Ich gehe also durch Vogelsang, Gärten und die Stille des Mittags. Zwischen tausend weißen und hunderten blauer Blüten im Gras ziehen Gedanken sich auflösende Spuren durch die Aufmerksamkeit. Sie treffen auf die Erinnerung in den Ruinen meiner heroischen Zeiten. Der jugendliche Held ist zum alten Trotter geworden.
In einer Umzugskiste habe ich alte Text-Schätzchen entdeckt. Eine Betrachtung der Welt anhand des Bildes von Hokusai "Fuji im Frühling". Das Bild beeindruckte mich damals sehr und ich versuchte betrachtend den Sinn des Lebens in ihm zu entdecken, beschreibend ihn weiterzugeben.
Wichtig erschien mir damals, mir und der Welt eine Erklärung ohne Gott zur Verfügung zu stellen. So wurde es zu einer etwas trockenen Sache mit verblassenden Farben, weil das Unerkennbare ausgeschlossen bleiben sollte. Heute hat sich die Begeisterung verloren. Es ist mir daher nicht möglich, eine passende Ergänzung anzufügen.
Eine Amsel singt ihr Regenlied und tatsächlich fallen eine Viertelstunde später drei Tropfen zwischen den Platanen am Bahnhof in mein Haar.
Ich verachte nicht, was der jugendliche Held damals in die Menschlichkeitstrompete blies. Es war von einem tiefen Gefühl von Menschlichkeit und Gerechtigkeit getragen. Wir diskutierten und erregten uns, während in rheinhessischen Hinterzimmern Koalitionen der Macher und Karrieristen beschlossen wurden, lange vor Hartz. Nach einigen Jahren Leben mehr möchte ich in Manchem aber lieber vorsichtig sein. Denn auch diese beiden Absichten können bitteres Leiden verursachen, wenn sie in einer Erlösungsphantasie auf reale Menschen abgeschossen werden.
Unentschieden geht nicht. Und daher denke ich heute, dass wohl im einen oder anderen Fall irrtümlich Falsches und/oder Unrechtes gesagt werden muss, um im Widerspruch etwas herauszufinden, das im goldenen Schweigen unbedacht bliebe.

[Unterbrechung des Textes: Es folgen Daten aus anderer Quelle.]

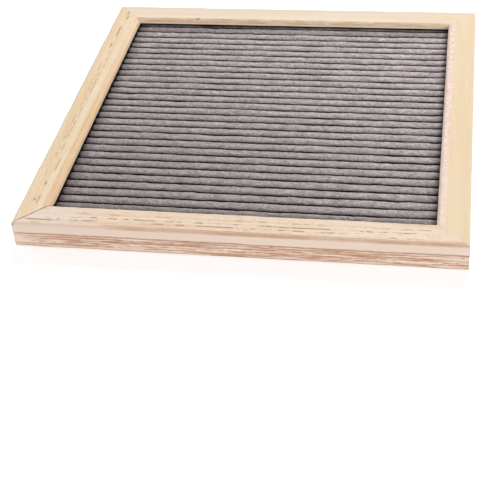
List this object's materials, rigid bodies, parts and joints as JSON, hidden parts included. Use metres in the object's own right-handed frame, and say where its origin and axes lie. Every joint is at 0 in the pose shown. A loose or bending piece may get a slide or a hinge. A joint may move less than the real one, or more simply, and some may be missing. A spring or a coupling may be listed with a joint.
{
  "type": "felt letter board",
  "caption": "Square pale softwood letter board: a mitred frame round a ridged grey felt panel whose long grooves take the tabs of push-in letters.",
  "frame": {"origin": "centre of the board's back face, in the plane of the rails' backs", "axes": "+X to the right along the grooves, +Y up the board, +Z out of the felt"},
  "size_m": [0.254, 0.254, 0.0165],
  "materials": {
    "pine": "clear matt, fine straight grain",
    "grey_felt": "short dense nap",
    "core_plastic": "plain extruded",
    "hardboard": "plain brown fibreboard",
    "zinc_plated_steel": "zinc plated"
  },
  "bodies": {
    "root": {"top_rail": "pine", "bottom_rail": "pine", "left_rail": "pine", "right_rail": "pine", "felt_sheet": "grey_felt", "slotted_core": "core_plastic", "backing_board": "hardboard", "top_left_v_nail_1": "zinc_plated_steel", "top_left_v_nail_2": "zinc_plated_steel", "top_right_v_nail_1": "zinc_plated_steel", "top_right_v_nail_2": "zinc_plated_steel", "bottom_left_v_nail_1": "zinc_plated_steel", "bottom_left_v_nail_2": "zinc_plated_steel", "bottom_right_v_nail_1": "zinc_plated_steel", "bottom_right_v_nail_2": "zinc_plated_steel", "top_framers_point_1": "zinc_plated_steel", "top_framers_point_2": "zinc_plated_steel", "bottom_framers_point_1": "zinc_plated_steel", "bottom_framers_point_2": "zinc_plated_steel", "left_framers_point_1": "zinc_plated_steel", "left_framers_point_2": "zinc_plated_steel", "right_framers_point_1": "zinc_plated_steel", "right_framers_point_2": "zinc_plated_steel", "sawtooth_hanger": "zinc_plated_steel", "hanger_rivet_left": "zinc_plated_steel", "hanger_rivet_right": "zinc_plated_steel"}
  },
  "joints": []
}
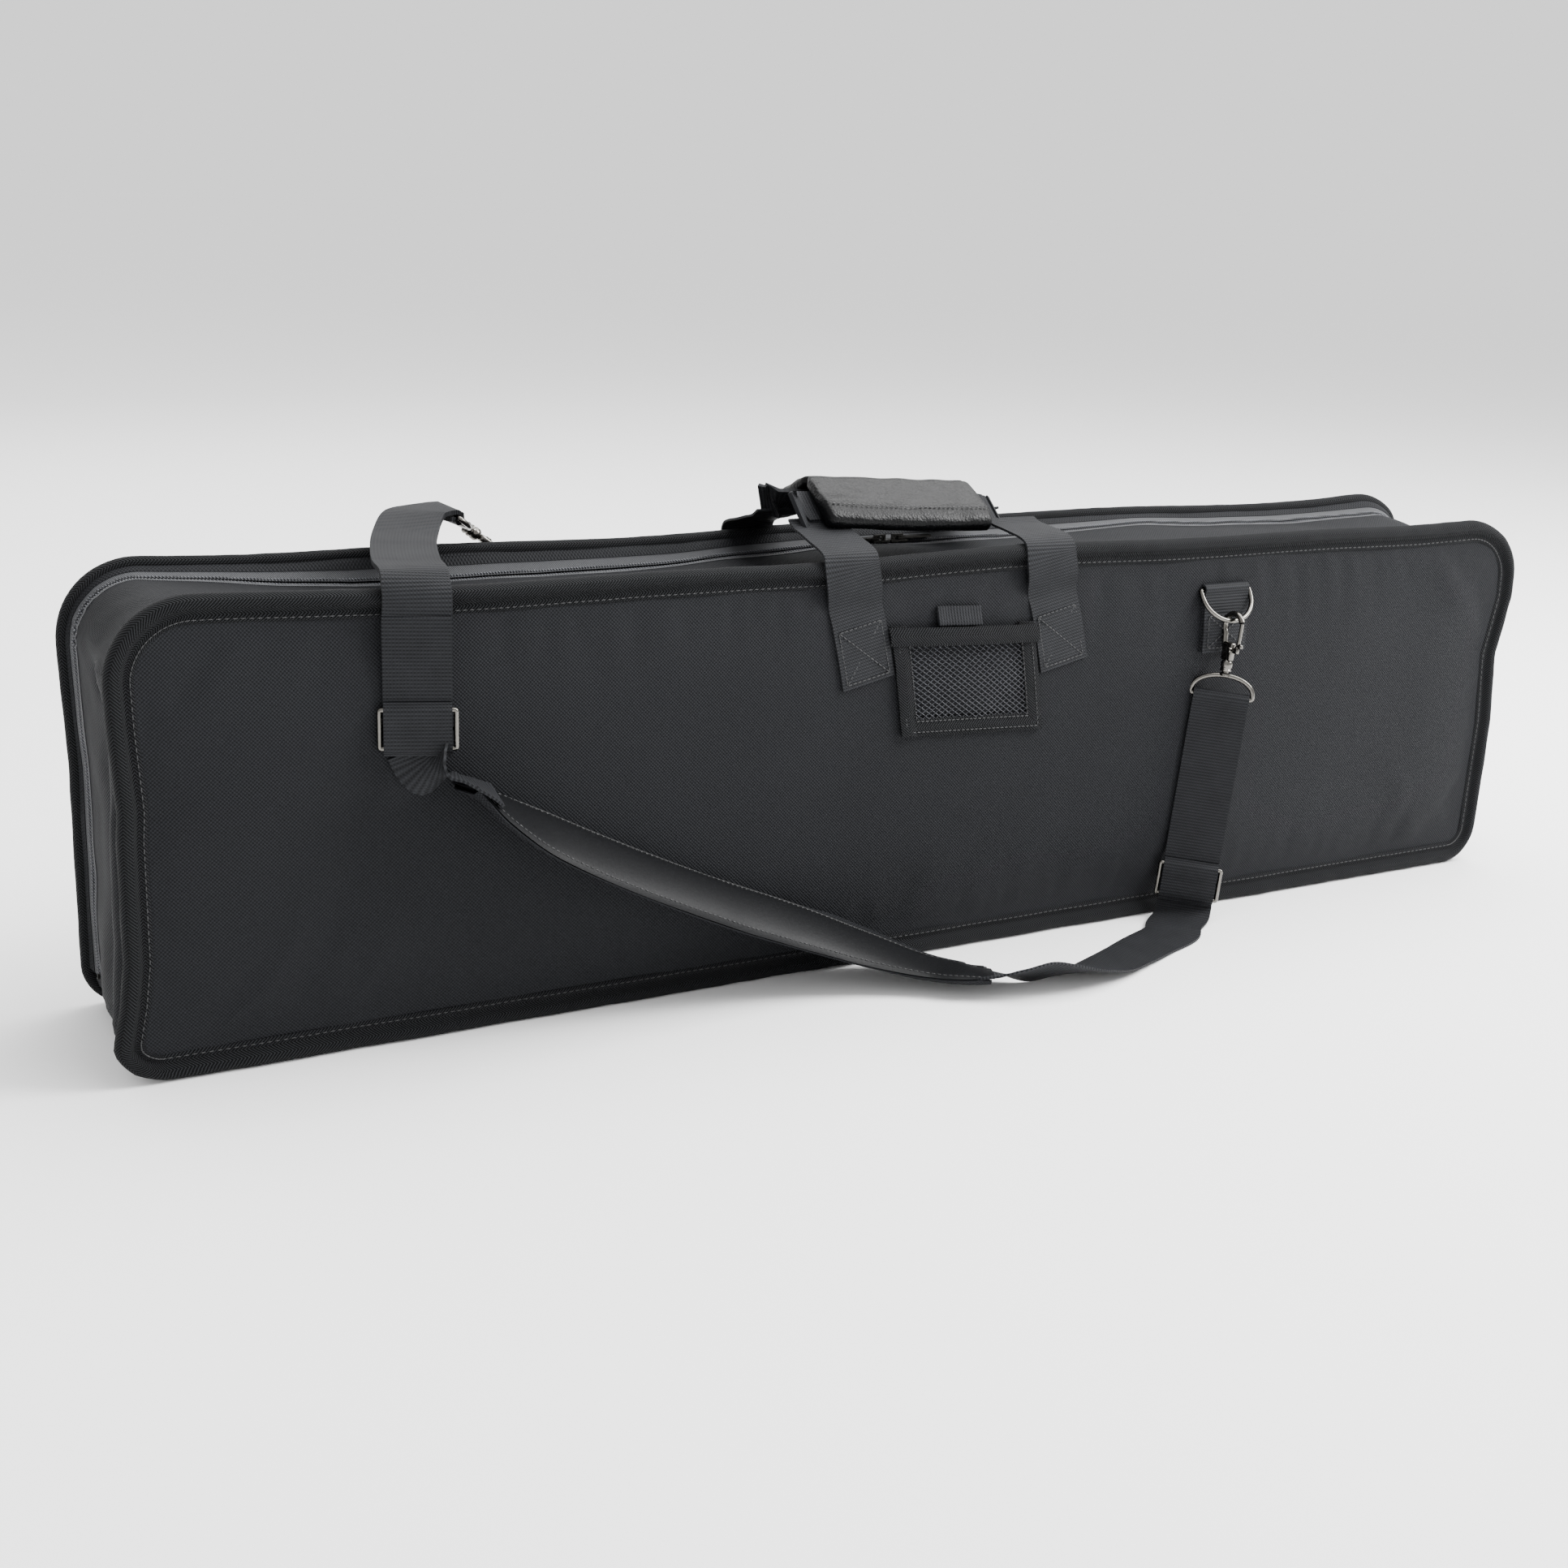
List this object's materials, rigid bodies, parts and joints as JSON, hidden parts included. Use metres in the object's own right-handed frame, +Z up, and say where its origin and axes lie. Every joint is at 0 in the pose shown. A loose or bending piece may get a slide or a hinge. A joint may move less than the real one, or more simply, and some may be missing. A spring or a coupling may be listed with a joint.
{
  "type": "padded telescope carry case",
  "caption": "Long padded fabric case with a zipped back panel, wrapped carry handles, a clip-on shoulder strap and a net label pocket.",
  "frame": {"origin": "middle of the base, on the surface that the case stands on", "axes": "+X along the case, -Y out of the front panel, +Z up"},
  "size_m": [1.02, 0.2703, 0.3089],
  "materials": {
    "shell_fabric": "woven polyester, close plain weave",
    "foam": "closed-cell foam",
    "lining": "brushed lining",
    "binding_tape": "twill binding tape",
    "zip_tape": "knitted tape",
    "zip_coil": "spiral coil",
    "webbing": "ribbed webbing",
    "grip_leather": "pebbled leatherette",
    "pad_leather": "smooth leatherette",
    "net": "diamond net",
    "gunmetal": "black nickel plate"
  },
  "bodies": {
    "case": {"front_panel_fabric": "shell_fabric", "front_panel_foam": "foam", "front_panel_lining": "lining", "gusset_fabric": "shell_fabric", "gusset_foam_top": "foam", "gusset_foam_base": "foam", "gusset_foam_left": "foam", "gusset_foam_right": "foam", "gusset_lining": "lining", "front_binding": "binding_tape", "zip_tape_case": "zip_tape", "zip_coil_case": "zip_coil", "zip_end_stops": "gunmetal", "handle_patches_front": "webbing", "pocket_frame": "binding_tape", "pocket_net": "net", "pocket_tab": "webbing", "ring_tab_front": "webbing", "snap_hook_front": "gunmetal", "strap_floor_run": "webbing", "shoulder_pad_face": "pad_leather", "shoulder_pad_core": "foam", "shoulder_pad_backing": "webbing", "strap_link": "webbing", "strap_riser_rear": "webbing", "strap_over_top": "webbing"},
    "back_panel": {"back_panel_fabric": "shell_fabric", "back_panel_foam": "foam", "back_panel_lining": "lining", "back_binding": "binding_tape", "zip_tape_back": "zip_tape", "zip_coil_back": "zip_coil", "zip_facing": "shell_fabric", "handle_patches_rear": "webbing", "ring_tab_rear": "webbing", "snap_hook_rear": "gunmetal", "strap_loop_rear": "gunmetal", "strap_end_rear": "webbing"},
    "handle_front": {"handle_webbing_front": "webbing", "grip_front": "grip_leather"},
    "handle_rear": {"handle_webbing_rear": "webbing", "grip_rear": "grip_leather"},
    "zip_slider_left": {"zip_slider_left": "gunmetal"},
    "zip_slider_right": {"zip_slider_right": "gunmetal"},
    "zip_pull_left": {"zip_pull_left": "gunmetal"},
    "zip_pull_right": {"zip_pull_right": "gunmetal"},
    "ring_front": {"d_ring_front": "gunmetal"},
    "ring_rear": {"d_ring_rear": "gunmetal"},
    "gate_front": {"hook_gate_front": "gunmetal"},
    "gate_rear": {"hook_gate_rear": "gunmetal"},
    "swivel_front": {"strap_loop_front": "gunmetal", "strap_riser_front": "webbing"},
    "glide_front": {"strap_glide_front": "gunmetal"},
    "glide_rear": {"strap_glide_rear": "gunmetal"}
  },
  "joints": [
    {"name": "back_panel_opens", "type": "hinge", "parent": "case", "child": "back_panel", "pos_m": [0, 0.0548, 0], "axis": [-1, 0, 0], "range_deg": [0, 90]},
    {"name": "handle_front_swings", "type": "hinge", "parent": "case", "child": "handle_front", "pos_m": [0, -0.0646, 0.23215], "axis": [1, 0, 0], "range_deg": [0, 120]},
    {"name": "handle_rear_swings", "type": "hinge", "parent": "back_panel", "child": "handle_rear", "pos_m": [0, 0.0646, 0.23215], "axis": [-1, 0, 0], "range_deg": [0, 120]},
    {"name": "zip_slider_left_runs", "type": "slide", "parent": "case", "child": "zip_slider_left", "axis": [-1, 0, 0], "range_m": [0, 0.47]},
    {"name": "zip_slider_right_runs", "type": "slide", "parent": "case", "child": "zip_slider_right", "axis": [1, 0, 0], "range_m": [0, 0.41]},
    {"name": "zip_pull_left_lifts", "type": "hinge", "parent": "zip_slider_left", "child": "zip_pull_left", "pos_m": [0.023, 0.047, 0.2577], "axis": [0, 1, 0], "range_deg": [0, 110]},
    {"name": "zip_pull_right_lifts", "type": "hinge", "parent": "zip_slider_right", "child": "zip_pull_right", "pos_m": [0.037, 0.047, 0.2577], "axis": [0, -1, 0], "range_deg": [0, 110]},
    {"name": "ring_front_swings", "type": "hinge", "parent": "case", "child": "ring_front", "pos_m": [0.232, -0.0667, 0.231], "axis": [1, 0, 0], "range_deg": [-1, 10]},
    {"name": "ring_rear_swings", "type": "hinge", "parent": "back_panel", "child": "ring_rear", "pos_m": [-0.216, 0.0667, 0.238], "axis": [1, 0, 0], "range_deg": [-3, 2]},
    {"name": "gate_front_opens", "type": "hinge", "parent": "case", "child": "gate_front", "pos_m": [0.22995, -0.08527, 0.19138], "axis": [-0.9945, 0, 0.1045], "range_deg": [0, 12], "stiffness_Nm_per_rad": 0.02, "springref_deg": -11.46},
    {"name": "gate_rear_opens", "type": "hinge", "parent": "back_panel", "child": "gate_rear", "pos_m": [-0.24868, 0.08048, 0.26345], "axis": [-0.6, 0, -0.8], "range_deg": [0, 12], "stiffness_Nm_per_rad": 0.02, "springref_deg": -11.46},
    {"name": "strap_front_swivels", "type": "hinge", "parent": "case", "child": "swivel_front", "pos_m": [0.22833, -0.07977, 0.17596], "axis": [0.1045, 0, 0.9945], "range_deg": [-2, 75]},
    {"name": "glide_front_slides", "type": "slide", "parent": "swivel_front", "child": "glide_front", "axis": [0.1045, 0, 0.9945], "range_m": [0, 0.08]},
    {"name": "glide_rear_slides", "type": "slide", "parent": "case", "child": "glide_rear", "axis": [0, 0, 1], "range_m": [0, 0.04]}
  ]
}
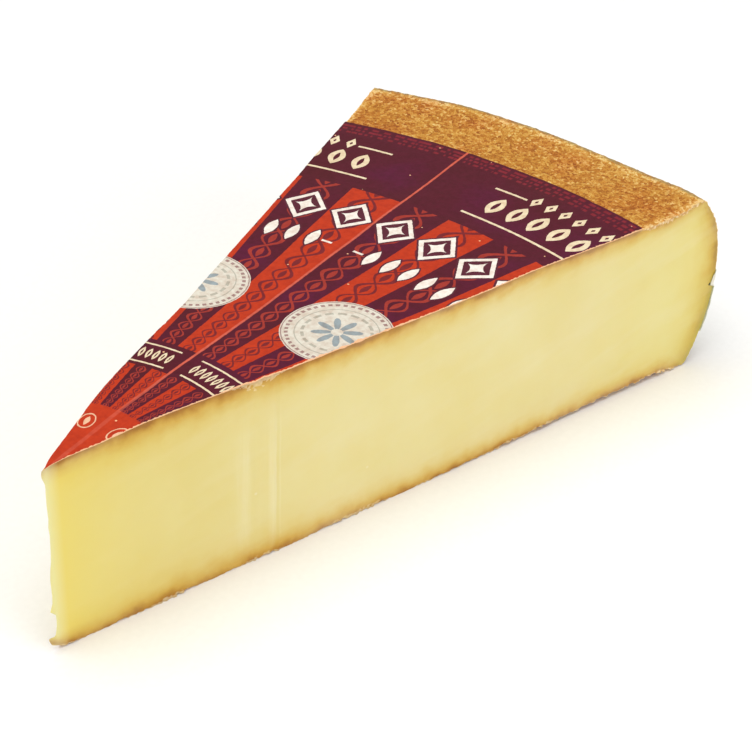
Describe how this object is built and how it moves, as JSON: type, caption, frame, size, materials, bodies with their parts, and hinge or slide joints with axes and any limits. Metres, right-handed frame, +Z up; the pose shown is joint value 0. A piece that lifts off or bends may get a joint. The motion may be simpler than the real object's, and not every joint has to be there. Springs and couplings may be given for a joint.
{
  "type": "cheese wedge",
  "caption": "Long wedge of hard mountain cheese cut from the centre to the rind of a large flat wheel, with a printed paper disc on top and a paper band round the heel.",
  "frame": {"origin": "middle of the bottom of the bounding box, on the surface that the wedge rests on", "axes": "+X from the tip to the heel along the middle plane of the wedge, +Y to the left of it, +Z up through the printed face"},
  "size_m": [0.3696, 0.2018, 0.0923],
  "materials": {
    "cheese": "satin",
    "label_paper": "satin",
    "band_paper": "satin"
  },
  "bodies": {
    "root": {"cheese": "cheese", "top_label": "label_paper", "rim_band": "band_paper"}
  },
  "joints": []
}
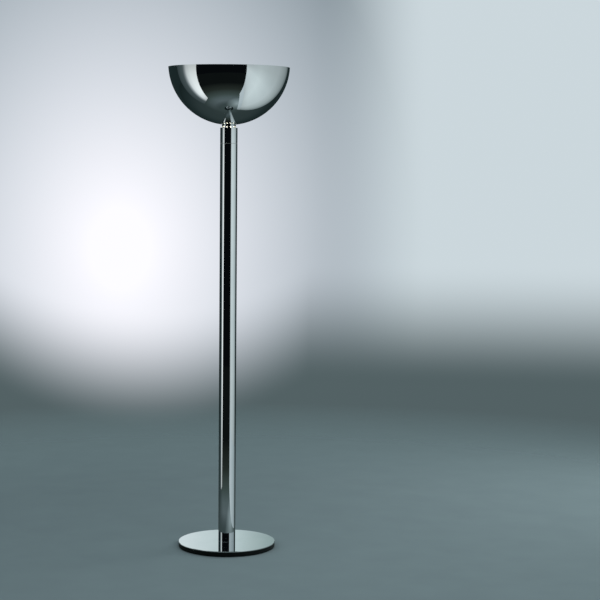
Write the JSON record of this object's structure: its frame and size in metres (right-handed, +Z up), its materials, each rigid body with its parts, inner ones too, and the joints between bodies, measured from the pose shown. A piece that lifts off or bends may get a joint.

Ich zeichnete damals mit Vorliebe meditative Skizzen mit feiner Kugelschreibermine in einer als japanisch gedachten Art. Unter aufbrechenden Knospen erinnere ich mich an eine große Sehnsucht, wie sie etwa in Texten des Jean Paul oder der Virginia Woolf deutlich wird. Als wollte ich die Ewigkeit festhalten.
Im gleichen Karton fand ich auch eine Mappe mit Kinderzeichnungen. Entschuldige, mein begeisterter Kunstbetrachter! Aber hier begann mein Herz zu schlagen: in Liebe seine hoffende Seele ausdrücken. Es machte mir den Wert von Berührung erst richtig spürbar. Und so sehe ich zwei Jungen Fußball spielen, eine Mutter ihrem Kind das Radfahren beibringen heute mit dem Interesse, das mir damals nur die Welt in oder hinter der Welt wert schien.
Jetzt sind die persönlichen Beziehungen in entfernteren Räumen festgemacht. Ich könnte der Sehnsucht nach den Ufern der Ewigkeit wieder mehr Platz einräumen. Aber ich bin froh und nicht selten fröhlich in einem von Erinnerung erwärmten Jetzt.
Das Pathos der heroischen Zeit ist übergegangen in Ungewissheit und Interesse. Damals hielt ich solche Wichtig und Unwichtig nicht unterscheidenden Leute für alte Schwätzer. Heute rühre ich etwas Sirup von Wehmutsblüten in den Bittertee und streiche das Deckchen aus geklöppelten Fragezeichen glatt: Richard, was meinst Du? Darf er Recht behalten?
Richard zeigt auf den jungen Herrn: "Sieh doch! Wie er den Vögeln lauscht."
Gott sagt: "Ordentliche Arbeit für einen Atheisten." Dann wirft er noch etwas Glimmer in die Sonnenstrahlen.